In short, the curse of big data is the fact that when you search for patterns in very, very large data sets with billions or trillions of data points and thousands of metrics, you are bound to identify coincidences that have no predictive power - even worse, the strongest patterns might be
- entirely caused by chance (just like someone who wins at the lottery wins purely by chance) and
- not replicable,
- having no predictive power,
- but obscuring weaker patterns that are ignored yet have a strong predictive power.
The questions is: how do you discriminate between a real and accidental signal in vast amounts of data?

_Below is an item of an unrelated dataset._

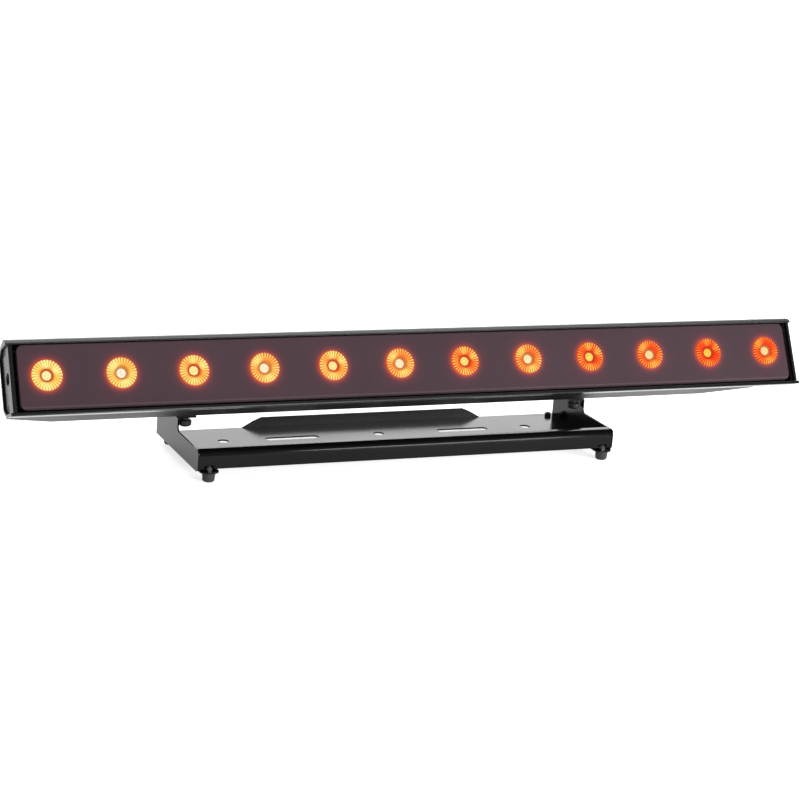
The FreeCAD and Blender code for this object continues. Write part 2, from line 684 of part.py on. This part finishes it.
def hinge_arm():
    """Right-hand upper half of the tilt hinge: a pad on the rear face and a leaf round the pin."""
    face = bar_depth
    pad = box(hinge_x - 18, hinge_x + 18, face, face + 4, -24, 20)
    pad = pad.makeFillet(3.0, edges_along(pad, Y_AXIS))
    x0 = hinge_x - arm_thickness / 2
    leaf = prism_x([(face + 3, local_pin_z - 8.2), (local_pin_y, local_pin_z - 9),
                    (local_pin_y, local_pin_z + 9), (face + 3, 16)], x0, x0 + arm_thickness)
    knuckle = cylinder(9.0, (x0, local_pin_y, local_pin_z), X_AXIS, arm_thickness)
    shape = pad.fuse([leaf, knuckle]).removeSplitter()
    holes = [cylinder(2.6, (x, face - 1, z), Y_AXIS, 6) for x, z in arm_screw_places() if x > 0]
    pin_hole = cylinder(pin_radius + running_clearance, (x0 - 1, local_pin_y, local_pin_z), X_AXIS,
                        arm_thickness + 2)
    return shape.cut(holes + [pin_hole])


def arm_screw(x, z):
    head = cylinder(4.2, (x, bar_depth + 4, z), Y_AXIS, 2.6)
    socket = hexagon(4.0, (x, bar_depth + 5.2, z), Y_AXIS, 3.0)
    shank = cylinder(2.5, (x, bar_depth - 8, z), Y_AXIS, 12)
    return head.fuse(shank).removeSplitter().cut(socket)


# --- put everything together ------------------------------------------------------------------------
def build_bracket():
    add("floor_plate", floor_plate())
    add("front_rail", front_rail())
    add("side_bracket_right", side_bracket())
    add("side_bracket_left", mirrored(side_bracket()))
    add("rubber_feet", *[rubber_foot(x, y) for x, y in foot_places()])
    add("foot_screws", *[foot_screw(x, y) for x, y in foot_places()])
    add("foot_nuts", *[foot_nut(x, y) for x, y in foot_places()])
    add("hinge_base_right", hinge_base())
    add("hinge_base_left", mirrored(hinge_base()))
    add("hinge_pins", hinge_pin(), mirrored(hinge_pin()))
    add("friction_washers", *(friction_washers() + [mirrored(w) for w in friction_washers()]))
    add("hinge_bolts", *(hinge_bolt() + [mirrored(piece) for piece in hinge_bolt()]))
    add("thumb_screw_right", thumb_screw())
    add("thumb_screw_left", mirrored(thumb_screw()))


def build_front():
    add_to_bar("front_extrusion", front_extrusion())
    add_to_bar("front_panel", front_panel())
    add_to_bar("panel_gasket", panel_gasket())
    for number, x in enumerate(pixel_xs, start=1):
        add_to_bar("lens_%02d" % number, lens(x))
    add_to_bar("lens_carrier", lens_carrier())
    add_to_bar("led_board", led_board())
    add_to_bar("led_emitters", *[led_emitter(x) for x in pixel_xs])
    add_to_bar("heat_spreader", heat_spreader())
    add_to_bar("end_cap_right", end_cap())
    add_to_bar("end_cap_left", mirrored(end_cap()))
    add_to_bar("end_cap_screws", *(cap_screws() + [mirrored(screw) for screw in cap_screws()]))


def build_rear():
    add_to_bar("rear_housing", rear_housing())
    add_to_bar("housing_screws", *[housing_screw(x, z) for x, z in housing_screw_places()])
    add_to_bar("power_inlet", connector(-1, 1, power_socket_radius))
    add_to_bar("power_outlet", connector(-1, -1, power_socket_radius))
    add_to_bar("data_inlet", connector(1, -1, data_socket_radius))
    add_to_bar("data_outlet", connector(1, 1, data_socket_radius))
    add_to_bar("connector_screws", *connector_screws())
    add_to_bar("fuse_holder", fuse_holder())
    add_to_bar("control_panel", control_panel())
    add_to_bar("display_window", display_window())
    add_to_bar("display_board", display_board())
    for number, x in enumerate(button_x, start=1):
        add_to_bar("menu_button_%d" % number, menu_button(x))
    add_to_bar("power_supply", power_supply())
    add_to_bar("control_board", control_board())
    add_to_bar("wiring_loom", *wiring_loom())
    add_to_bar("heatsink_left", heatsink(-220.0))
    add_to_bar("heatsink_right", heatsink(220.0 - 132.4))
    add_to_bar("safety_eye", safety_eye())
    add_to_bar("hinge_arm_right", hinge_arm())
    add_to_bar("hinge_arm_left", mirrored(hinge_arm()))
    add_to_bar("arm_screws", *[arm_screw(x, z) for x, z in arm_screw_places()])


def main():
    build_bracket()
    build_front()
    build_rear()
    os.makedirs("parts", exist_ok=True)
    for name, shape in nodes.items():
        shape.exportStep("parts/%s.step" % name)
    print("nodes", len(nodes))


main()
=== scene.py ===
"""Looks of the stage lighting batten: lit optics, smoked window, black metal, studio light."""

import math

import bmesh
import bpy
from mathutils import Matrix, Vector


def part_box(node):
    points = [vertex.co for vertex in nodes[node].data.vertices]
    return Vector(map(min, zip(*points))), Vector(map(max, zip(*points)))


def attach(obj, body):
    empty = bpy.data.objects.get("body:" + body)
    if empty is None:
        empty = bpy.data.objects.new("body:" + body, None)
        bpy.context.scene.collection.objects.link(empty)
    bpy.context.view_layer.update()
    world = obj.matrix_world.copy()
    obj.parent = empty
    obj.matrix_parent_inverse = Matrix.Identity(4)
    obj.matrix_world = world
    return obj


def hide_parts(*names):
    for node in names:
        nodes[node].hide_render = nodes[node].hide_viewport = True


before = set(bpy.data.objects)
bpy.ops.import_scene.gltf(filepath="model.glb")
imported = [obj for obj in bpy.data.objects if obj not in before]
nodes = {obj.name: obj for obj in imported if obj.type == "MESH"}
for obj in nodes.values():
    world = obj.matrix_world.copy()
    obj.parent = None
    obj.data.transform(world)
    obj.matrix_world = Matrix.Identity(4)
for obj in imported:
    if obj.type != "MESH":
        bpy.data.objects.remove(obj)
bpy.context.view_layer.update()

# --- the bar's own directions, from its tilt --------------------------------------------------
TILT = math.radians(28.0)
UP = Vector((0, math.sin(TILT), math.cos(TILT)))
BACK = Vector((0, math.cos(TILT), -math.sin(TILT)))
ALONG = Vector((1, 0, 0))
PIXELS = [name for name in sorted(nodes) if name.startswith("lens_") and name[-2:].isdigit()]


def middle(name):
    low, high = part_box(name)
    return (low + high) / 2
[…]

Let's focus on one example: identifying strong correlations or relationships between time series. If you have 1,000 metrics (time series), you can compute 499,500 = 1,000*999/2 correlations. If you include cross-correlations with time lags (e.g. stock prices for IBM today with stock prices for Google 2 days ago), then we are dealing with many, many millions of correlations. Out of all these correlations, a few will be extremely high just by chance: if you use such a correlation for predictive modeling, you will loose. Keep in mind that analyzing cross-correlations on all metrics is one of the very first step statisticians do at a beginning of any project - it's part of the exploratory analysis step. However, a spectral analysis of normalized time series (instead of correlation analysis) provide a much more robust mechanism to identify true relationships.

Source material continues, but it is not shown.